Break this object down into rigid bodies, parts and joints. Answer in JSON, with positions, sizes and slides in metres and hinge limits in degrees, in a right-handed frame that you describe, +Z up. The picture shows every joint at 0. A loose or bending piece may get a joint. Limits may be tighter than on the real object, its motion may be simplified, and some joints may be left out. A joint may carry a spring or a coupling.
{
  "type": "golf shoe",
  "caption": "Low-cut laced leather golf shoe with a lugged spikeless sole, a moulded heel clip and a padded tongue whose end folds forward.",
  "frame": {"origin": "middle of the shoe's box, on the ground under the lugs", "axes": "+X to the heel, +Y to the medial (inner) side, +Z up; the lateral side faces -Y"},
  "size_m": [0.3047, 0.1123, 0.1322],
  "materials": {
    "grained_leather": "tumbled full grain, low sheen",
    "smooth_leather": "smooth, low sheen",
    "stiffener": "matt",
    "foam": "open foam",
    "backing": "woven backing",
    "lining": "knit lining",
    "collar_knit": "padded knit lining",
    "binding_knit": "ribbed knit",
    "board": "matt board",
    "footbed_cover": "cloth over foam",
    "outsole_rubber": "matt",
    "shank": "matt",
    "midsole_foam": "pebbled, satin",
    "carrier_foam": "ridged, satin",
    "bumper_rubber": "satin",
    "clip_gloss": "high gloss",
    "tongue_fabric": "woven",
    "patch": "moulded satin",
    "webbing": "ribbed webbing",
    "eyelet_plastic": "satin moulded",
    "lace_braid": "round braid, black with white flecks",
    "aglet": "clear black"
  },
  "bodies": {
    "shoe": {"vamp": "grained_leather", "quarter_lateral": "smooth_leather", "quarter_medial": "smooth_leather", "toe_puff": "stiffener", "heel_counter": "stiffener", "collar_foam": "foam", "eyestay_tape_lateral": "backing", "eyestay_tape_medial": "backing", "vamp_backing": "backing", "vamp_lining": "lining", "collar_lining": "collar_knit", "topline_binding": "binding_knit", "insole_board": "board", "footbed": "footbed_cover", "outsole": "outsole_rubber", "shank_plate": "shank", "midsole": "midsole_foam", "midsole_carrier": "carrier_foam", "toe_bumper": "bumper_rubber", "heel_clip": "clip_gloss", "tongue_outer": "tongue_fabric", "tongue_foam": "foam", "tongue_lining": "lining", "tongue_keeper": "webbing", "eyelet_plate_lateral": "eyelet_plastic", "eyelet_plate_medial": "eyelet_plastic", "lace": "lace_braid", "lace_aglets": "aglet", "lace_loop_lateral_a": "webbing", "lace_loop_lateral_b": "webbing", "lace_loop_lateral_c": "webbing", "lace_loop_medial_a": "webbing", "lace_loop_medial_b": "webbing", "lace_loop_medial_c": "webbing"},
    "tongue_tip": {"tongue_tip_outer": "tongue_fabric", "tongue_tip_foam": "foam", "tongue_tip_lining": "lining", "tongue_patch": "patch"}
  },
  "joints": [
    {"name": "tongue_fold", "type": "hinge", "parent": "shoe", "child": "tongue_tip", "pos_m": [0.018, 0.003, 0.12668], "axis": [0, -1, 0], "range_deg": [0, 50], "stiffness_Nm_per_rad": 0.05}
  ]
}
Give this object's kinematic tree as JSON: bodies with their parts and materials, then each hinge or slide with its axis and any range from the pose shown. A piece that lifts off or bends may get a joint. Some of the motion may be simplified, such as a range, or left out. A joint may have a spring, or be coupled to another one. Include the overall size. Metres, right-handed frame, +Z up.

**Work to be completed:** Reproduce the complete data exactly as presented above.

**Full output:**
Break this object down into rigid bodies, parts and joints. Answer in JSON, with positions, sizes and slides in metres and hinge limits in degrees, in a right-handed frame that you describe, +Z up. The picture shows every joint at 0. A loose or bending piece may get a joint. Limits may be tighter than on the real object, its motion may be simplified, and some joints may be left out. A joint may carry a spring or a coupling.
{
  "type": "golf shoe",
  "caption": "Low-cut laced leather golf shoe with a lugged spikeless sole, a moulded heel clip and a padded tongue whose end folds forward.",
  "frame": {"origin": "middle of the shoe's box, on the ground under the lugs", "axes": "+X to the heel, +Y to the medial (inner) side, +Z up; the lateral side faces -Y"},
  "size_m": [0.3047, 0.1123, 0.1322],
  "materials": {
    "grained_leather": "tumbled full grain, low sheen",
    "smooth_leather": "smooth, low sheen",
    "stiffener": "matt",
    "foam": "open foam",
    "backing": "woven backing",
    "lining": "knit lining",
    "collar_knit": "padded knit lining",
    "binding_knit": "ribbed knit",
    "board": "matt board",
    "footbed_cover": "cloth over foam",
    "outsole_rubber": "matt",
    "shank": "matt",
    "midsole_foam": "pebbled, satin",
    "carrier_foam": "ridged, satin",
    "bumper_rubber": "satin",
    "clip_gloss": "high gloss",
    "tongue_fabric": "woven",
    "patch": "moulded satin",
    "webbing": "ribbed webbing",
    "eyelet_plastic": "satin moulded",
    "lace_braid": "round braid, black with white flecks",
    "aglet": "clear black"
  },
  "bodies": {
    "shoe": {"vamp": "grained_leather", "quarter_lateral": "smooth_leather", "quarter_medial": "smooth_leather", "toe_puff": "stiffener", "heel_counter": "stiffener", "collar_foam": "foam", "eyestay_tape_lateral": "backing", "eyestay_tape_medial": "backing", "vamp_backing": "backing", "vamp_lining": "lining", "collar_lining": "collar_knit", "topline_binding": "binding_knit", "insole_board": "board", "footbed": "footbed_cover", "outsole": "outsole_rubber", "shank_plate": "shank", "midsole": "midsole_foam", "midsole_carrier": "carrier_foam", "toe_bumper": "bumper_rubber", "heel_clip": "clip_gloss", "tongue_outer": "tongue_fabric", "tongue_foam": "foam", "tongue_lining": "lining", "tongue_keeper": "webbing", "eyelet_plate_lateral": "eyelet_plastic", "eyelet_plate_medial": "eyelet_plastic", "lace": "lace_braid", "lace_aglets": "aglet", "lace_loop_lateral_a": "webbing", "lace_loop_lateral_b": "webbing", "lace_loop_lateral_c": "webbing", "lace_loop_medial_a": "webbing", "lace_loop_medial_b": "webbing", "lace_loop_medial_c": "webbing"},
    "tongue_tip": {"tongue_tip_outer": "tongue_fabric", "tongue_tip_foam": "foam", "tongue_tip_lining": "lining", "tongue_patch": "patch"}
  },
  "joints": [
    {"name": "tongue_fold", "type": "hinge", "parent": "shoe", "child": "tongue_tip", "pos_m": [0.018, 0.003, 0.12668], "axis": [0, -1, 0], "range_deg": [0, 50], "stiffness_Nm_per_rad": 0.05}
  ]
}
Give this object's kinematic tree as JSON: bodies with their parts and materials, then each hinge or slide with its axis and any range from the pose shown. A piece that lifts off or bends may get a joint. Some of the motion may be simplified, such as a range, or left out. A joint may have a spring, or be coupled to another one. Include the overall size. Metres, right-handed frame, +Z up.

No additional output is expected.